Two bad teams matched wits for the right to avoid being known as the worst in the conference. You can talk about offense or defense all you want.
But in the end, Ole Miss, a team with a new interim coach proved it was better than LSU. Mainly because after shooting almost 40% from the field all season, the Rebels went wild and shot 55%.
The Rebels also scored 16 points off 13 LSU turnovers and outscored the Tigers by 18 in the paint.
Ole Miss built a nine-point halftime lead and had a 72-59 advantage with 4:06 to play. Miller made a 3-pointer and freshman Tyrell Ward converted a three-point play to pull the Tigers to 72-65, but they didn’t get closer.
“(Their) Physicality on the glass was such an impact on the game,” McMahon said. “I thought it was more of a factor, just their physicality knocking us off our cuts on the offensive end of the floor, and then just bullying us on their drives to the basket and finishing with great toughness around the rim. You know, you’re not going to win when the other team shoots 64% in the second half. It really limits your opportunities there. You score 43 points in the second half, that’s enough. But we couldn’t get the stops that we needed.”

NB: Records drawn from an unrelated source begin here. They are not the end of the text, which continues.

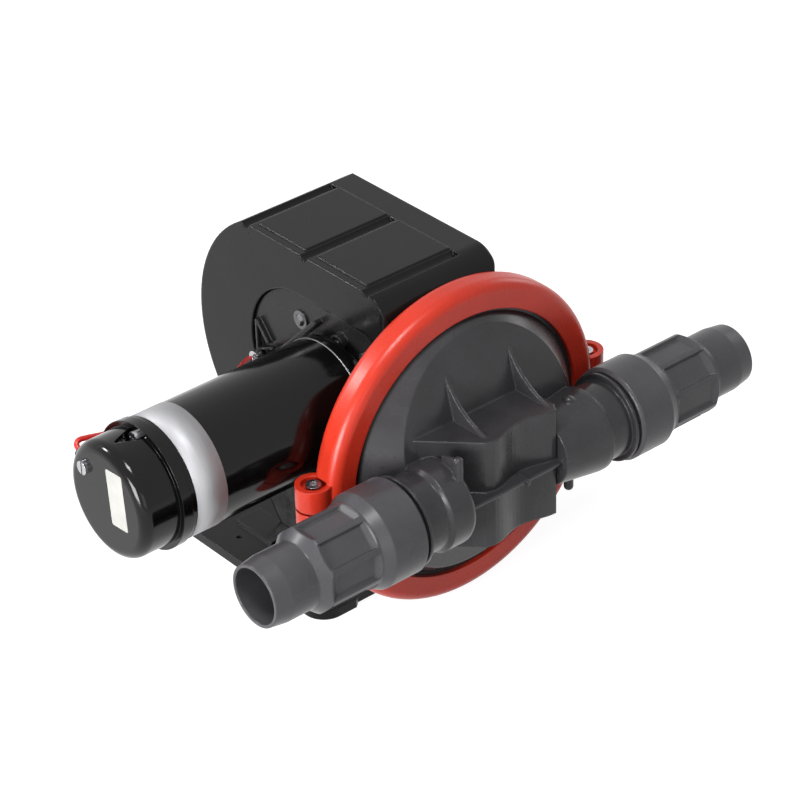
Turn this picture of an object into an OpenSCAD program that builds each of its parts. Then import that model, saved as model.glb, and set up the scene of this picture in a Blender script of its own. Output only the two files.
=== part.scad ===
/* [Overall] */
// Height of the diaphragm axis above the mounting face
axis_h = 100; // [98:1:120]
// Facets of a full circle
round_fn = 64; // [48:8:96]

/* [Clamp ring] */
// Outer radius of the two flanges that the ring clamps
flange_r = 87; // [85:0.5:88]
// Thickness of each clamped flange
flange_t = 4.75; // [4:0.25:5.25]
// Thickness of the rubber diaphragm at its clamped rim
rubber_t = 2.5; // [2:0.25:3]
// Radial wall of the ring outside the flanges
ring_wall = 7.5; // [6.5:0.5:8.5]
// Thickness of the ring's front and back lips
lip_t = 2.9; // [2.4:0.1:3.2]
// How far the lips reach over the flanges
lip_d = 8; // [7:0.5:9]
// Rounding of the ring's outer edges
ring_round = 6; // [4:0.5:6.5]
// Radius of the screw lugs
lug_r = 10; // [9:0.5:10.5]
// Height of each lug above or below the split
lug_h = 14; // [13:0.5:16]
// Gap left between the two clamp halves
split_gap = 1.5; // [1:0.25:2]
// Thread radius of the clamp screws
clamp_screw_r = 2.5; // [2:0.25:3]

/* [Chamber cover] */
// Wall thickness of the chamber cover
cover_wall = 3.5; // [3:0.25:4]
// Forward reach of the cover's ridge from the ring's middle
ridge_d = 31; // [30:0.5:32]
// Height of the valve block's flat top above the ports
block_up = 32; // [30:0.5:34]
// Forward reach of the valve block from the ring's middle
block_d = 51.5; // [50:0.5:52]
// Half width of the valve block
block_w = 28; // [27:0.5:29.5]
// Thickness of the triangular gussets
gusset_t = 2.2; // [1.8:0.1:3]
// Thickness of the flat web at port height
web_t = 2; // [1.5:0.25:2.5]

/* [Ports] */
// Forward offset of the port axis from the ring's middle
port_y = 38.6; // [38.2:0.2:40]
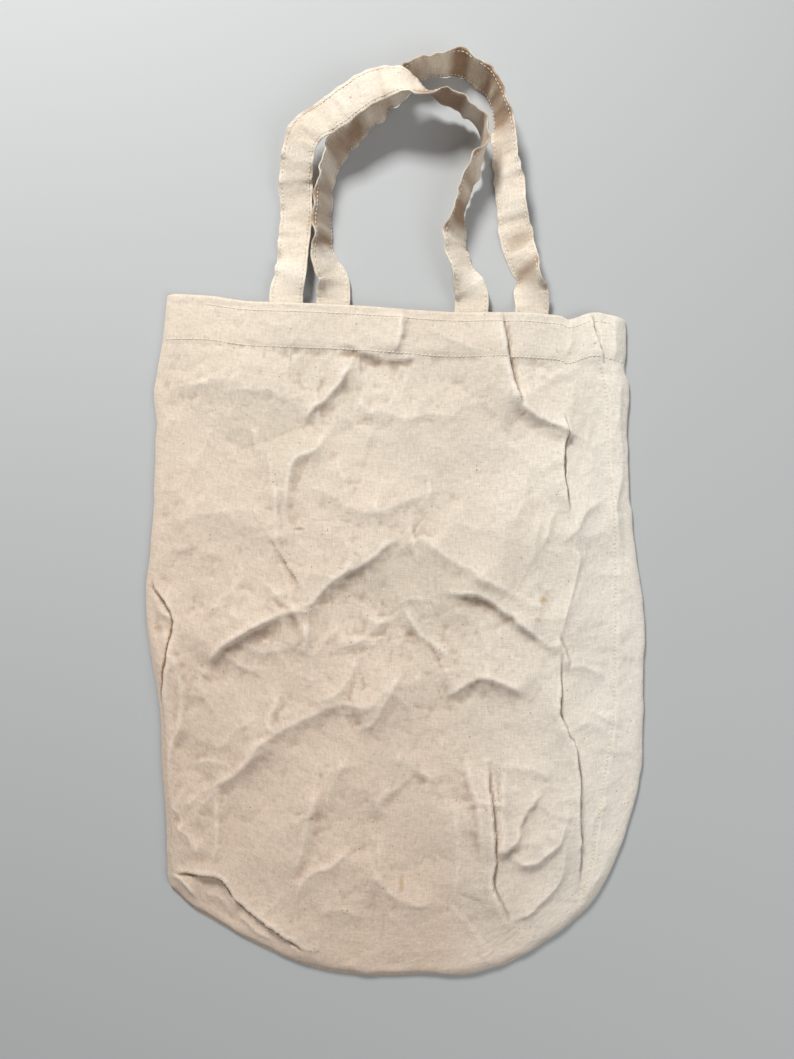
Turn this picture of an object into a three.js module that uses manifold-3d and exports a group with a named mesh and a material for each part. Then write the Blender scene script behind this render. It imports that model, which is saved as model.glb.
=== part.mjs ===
// Canvas tote bag lying flat on its back, mouth towards +Y, front face up. Millimetres, +Z up.
//
// The bag is drawn with its mouth edge on y = 0 and the floor on z = 0, and the whole group is then
// moved so that the origin is under the middle of the bag. Every layer of cloth is one closed solid.

import * as THREE from 'three';
import { mergeVertices } from 'three/addons/utils/BufferGeometryUtils.js';
import Module from 'manifold-3d';

const wasm = await Module();
wasm.setup();

// ---- Driving dimensions ----

const CLOTH = 1.2; // thickness of one layer of washed canvas
const GAP = 0.3; // clearance between layers
const STEP = CLOTH + GAP;
const PLUMP = 13; // height of the front face over the floor
const ROLL = 34; // width of the rounded edge where the front comes down to the back
const MOUTH_OVERRUN = 60; // the bag's form runs past the mouth, where it is cut square

const HEM = 33; // depth of the hem around the mouth
const HEM_SIDE_CLEARANCE = 7; // the back hem stops short of the sides by this
const HEM_TOP_ROW = 5.5; // top row of stitching, below the mouth edge
const HEM_LOWER_ROW = 31.5; // lower row of stitching
const SEAM_ALLOWANCE = 10;
const SEAM_INSET = 22; // side seams, in from the bag's folded edges
const SEAM_END = -445; // the stitched row on the front runs down to the boxed corner
const ALLOWANCE_END = -400; // inside, the allowance is hidden by the corner's ear from here on
const THREAD = 0.6; // stitching stands this high and wide
const CORNER_EAR = 46; // boxed corner's folded ear, along its seam
const EAR_TAPER = 0.55; // the ear's free edge is this share of its seam

const STRAP_WIDTH = 24;
const STRAP_THICKNESS = 2.2; // three layers of lighter canvas, pressed flat
const STRAP_STEPS = 60; // facets along each loop
const STRAP_COLUMNS = 4; // facets across the strap
const STRAP_ROW_GAP = 0.8; // the stitching's clearance over the twisted strap
const STRAP_EDGE_ROW = 9.6; // edge stitching, from the strap's centre line
const TAIL_LENGTH = 30; // sewn down inside the hem
const TAIL_END = 4; // the sewn tail ends this far past the mouth edge
const TAIL_SQUARE = 18; // side of the stitched square that holds a tail

// ---- The bag's outline, seen from the front ----

const MOUTH_LEFT = -172;
const MOUTH_RIGHT = 171;
const OUTLINE = [
  [174, -50], [179, -118], [191, -197], [198, -280], [196, -350], [181, -402], [149, -452], [95, -484],
  [25, -495], [-40, -490], [-98, -468], [-141, -438], [-154, -392], [-161, -325], [-174, -245],
  [-177, -150], [-176, -50],
];
const BOTTOM_SEAM = [[-60, -476], [-30, -483], [10, -486], [50, -485], [80, -479]];
const CORNER_EARS = [
  { name: 'left', x: -108, y: -424, turn: -0.62 },
  { name: 'right', x: 134, y: -424, turn: 0.82 },
];

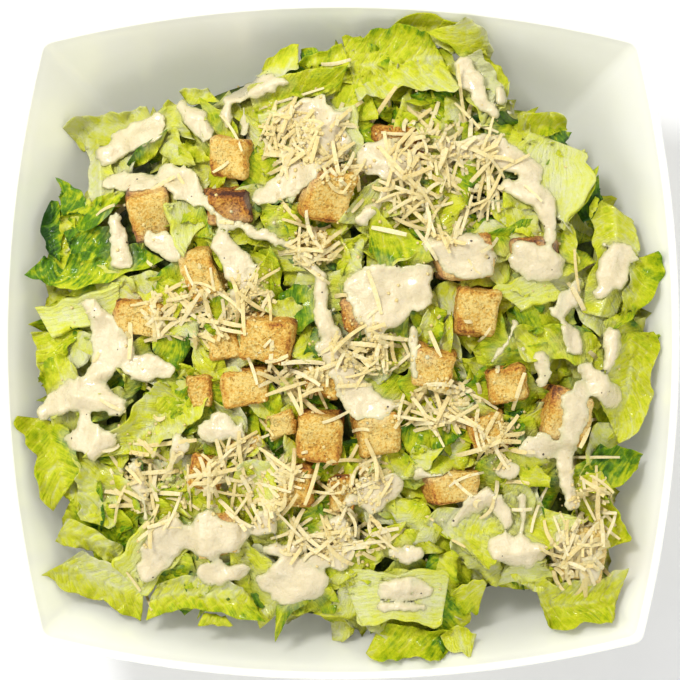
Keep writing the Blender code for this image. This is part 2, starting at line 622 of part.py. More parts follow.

So went the saga in Oxford, much as it has for LSU all SEC season long.
Ole Miss, the downtrodden Rebels, soundly whipped the woe begotten Tigers and LSU claimed the cellar as its own in the end. No questions were left unanswered.
LSU is the worst in the SEC. Ole Miss is not, and Win Case won his first as the Rebels head man. How long Win remains at the helm in Oxford remains to be seen.
Former LSU coach Will Wade is rumored to be a frontrunner to be named the head coach, along with two others including former Texas coach Chris Beard and Dusty May, currently the head coach at Florida l-Atlantic. Imagine General Wade running the show at Ole Miss for the next five or 10 years.